**Data extract:**
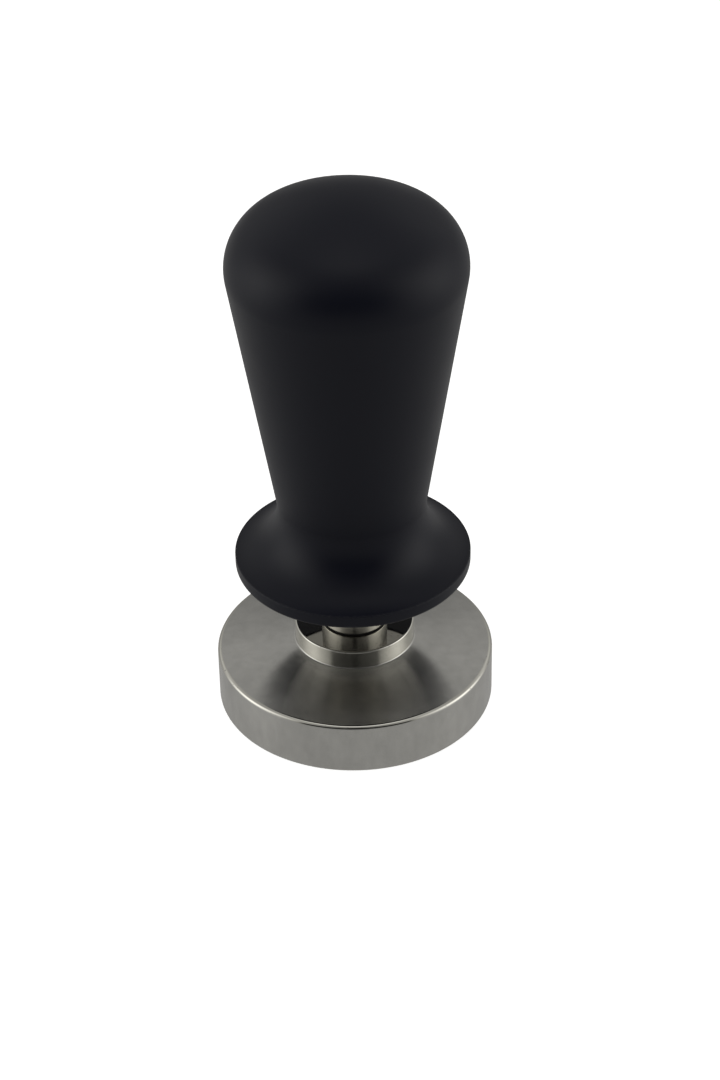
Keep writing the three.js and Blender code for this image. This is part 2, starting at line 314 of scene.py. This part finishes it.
def turned_steel(name, colour, roughness, marks_per_mm, marks_depth, marks_haze, anisotropy=0.0):
    """Steel as the lathe left it: fine rings, uneven sheen, and smears where it was wiped. marks_haze is
    how much rougher or smoother the rings are than the rest."""
    shader = Shader(name, Metallic=1.0, Anisotropic=anisotropy, Anisotropic_Rotation=ACROSS_THE_MARKS)
    marks = shader.turning_marks(marks_per_mm)
    smears = shader.noise(shader.place, 0.09, 3.0)
    blotches = shader.noise(shader.vector("MULTIPLY", shader.place, (1, 1, 0.45)), 0.5, 4.0)
    both = shader.maths("MULTIPLY", shader.maths("ADD", smears, blotches), 0.5)
    uneven = shader.ramp(both, 0.35, 0.65)
    shader.set("Base Color", shader.mix(uneven, shade(colour, 0.92), shade(colour, 1.08)))
    from_marks = shader.ramp(marks, 0.25, 0.75, -marks_haze, marks_haze)
    from_smears = shader.ramp(smears, 0.3, 0.7, -0.02, 0.02)
    spread = shader.maths("ADD", from_marks, from_smears)
    shader.set("Roughness", shader.maths("ADD", spread, roughness, clamp=True))
    shader.set("Normal", shader.bump(marks, marks_depth))
    if anisotropy:
        shader.follow_the_turning()
    return shader.material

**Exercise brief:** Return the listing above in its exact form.

**Answer in full:**
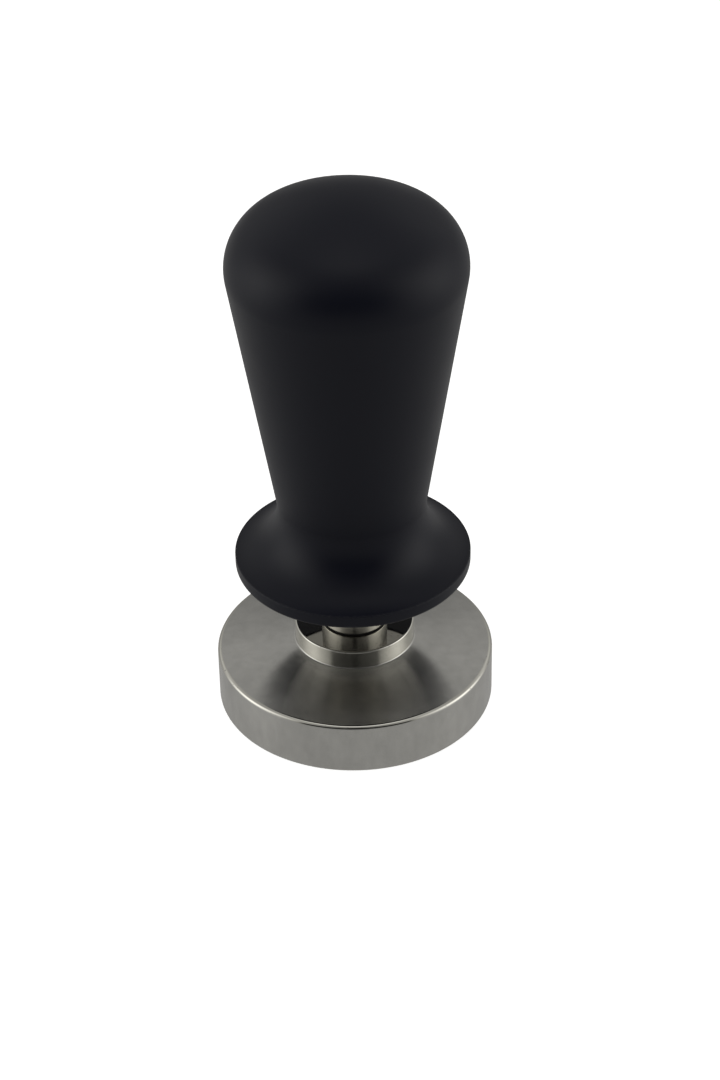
Keep writing the three.js and Blender code for this image. This is part 2, starting at line 314 of scene.py. This part finishes it.
def turned_steel(name, colour, roughness, marks_per_mm, marks_depth, marks_haze, anisotropy=0.0):
    """Steel as the lathe left it: fine rings, uneven sheen, and smears where it was wiped. marks_haze is
    how much rougher or smoother the rings are than the rest."""
    shader = Shader(name, Metallic=1.0, Anisotropic=anisotropy, Anisotropic_Rotation=ACROSS_THE_MARKS)
    marks = shader.turning_marks(marks_per_mm)
    smears = shader.noise(shader.place, 0.09, 3.0)
    blotches = shader.noise(shader.vector("MULTIPLY", shader.place, (1, 1, 0.45)), 0.5, 4.0)
    both = shader.maths("MULTIPLY", shader.maths("ADD", smears, blotches), 0.5)
    uneven = shader.ramp(both, 0.35, 0.65)
    shader.set("Base Color", shader.mix(uneven, shade(colour, 0.92), shade(colour, 1.08)))
    from_marks = shader.ramp(marks, 0.25, 0.75, -marks_haze, marks_haze)
    from_smears = shader.ramp(smears, 0.3, 0.7, -0.02, 0.02)
    spread = shader.maths("ADD", from_marks, from_smears)
    shader.set("Roughness", shader.maths("ADD", spread, roughness, clamp=True))
    shader.set("Normal", shader.bump(marks, marks_depth))
    if anisotropy:
        shader.follow_the_turning()
    return shader.material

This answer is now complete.